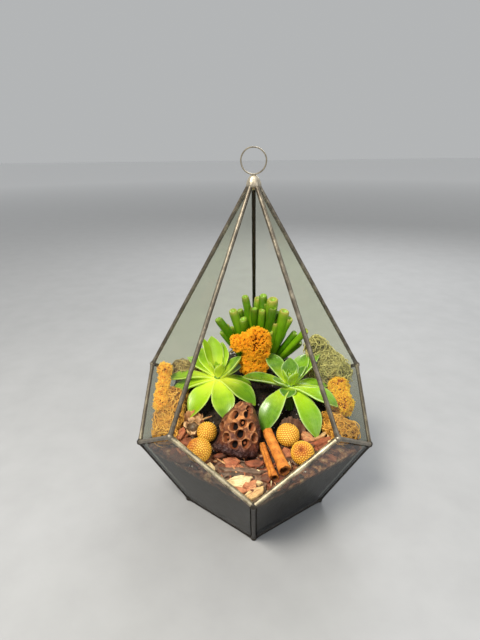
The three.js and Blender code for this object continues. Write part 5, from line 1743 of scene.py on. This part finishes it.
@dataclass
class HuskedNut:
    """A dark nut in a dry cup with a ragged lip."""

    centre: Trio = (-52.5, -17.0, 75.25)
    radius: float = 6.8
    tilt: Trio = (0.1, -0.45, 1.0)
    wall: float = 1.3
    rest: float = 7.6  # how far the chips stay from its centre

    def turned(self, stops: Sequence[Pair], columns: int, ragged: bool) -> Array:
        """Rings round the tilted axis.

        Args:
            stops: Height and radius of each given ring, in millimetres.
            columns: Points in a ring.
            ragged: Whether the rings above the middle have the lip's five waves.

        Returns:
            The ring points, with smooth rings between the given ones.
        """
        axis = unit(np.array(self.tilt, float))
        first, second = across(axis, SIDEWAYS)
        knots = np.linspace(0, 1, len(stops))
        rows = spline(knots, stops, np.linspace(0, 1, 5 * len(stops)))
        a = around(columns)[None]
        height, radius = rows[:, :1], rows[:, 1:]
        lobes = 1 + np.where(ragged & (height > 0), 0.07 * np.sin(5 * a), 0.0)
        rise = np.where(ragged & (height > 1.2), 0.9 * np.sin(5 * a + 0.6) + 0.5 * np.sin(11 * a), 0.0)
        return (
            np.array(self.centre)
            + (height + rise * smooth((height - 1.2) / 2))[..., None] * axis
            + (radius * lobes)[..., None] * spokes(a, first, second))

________

Only the lines from the opening of the material through the line with "dark nut in" should be echoed, exactly as written.

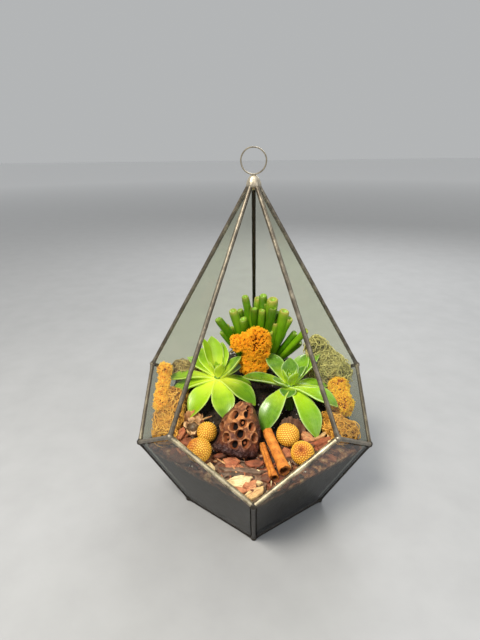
The three.js and Blender code for this object continues. Write part 5, from line 1743 of scene.py on. This part finishes it.
@dataclass
class HuskedNut:
    """A dark nut in a dry cup with a ragged lip."""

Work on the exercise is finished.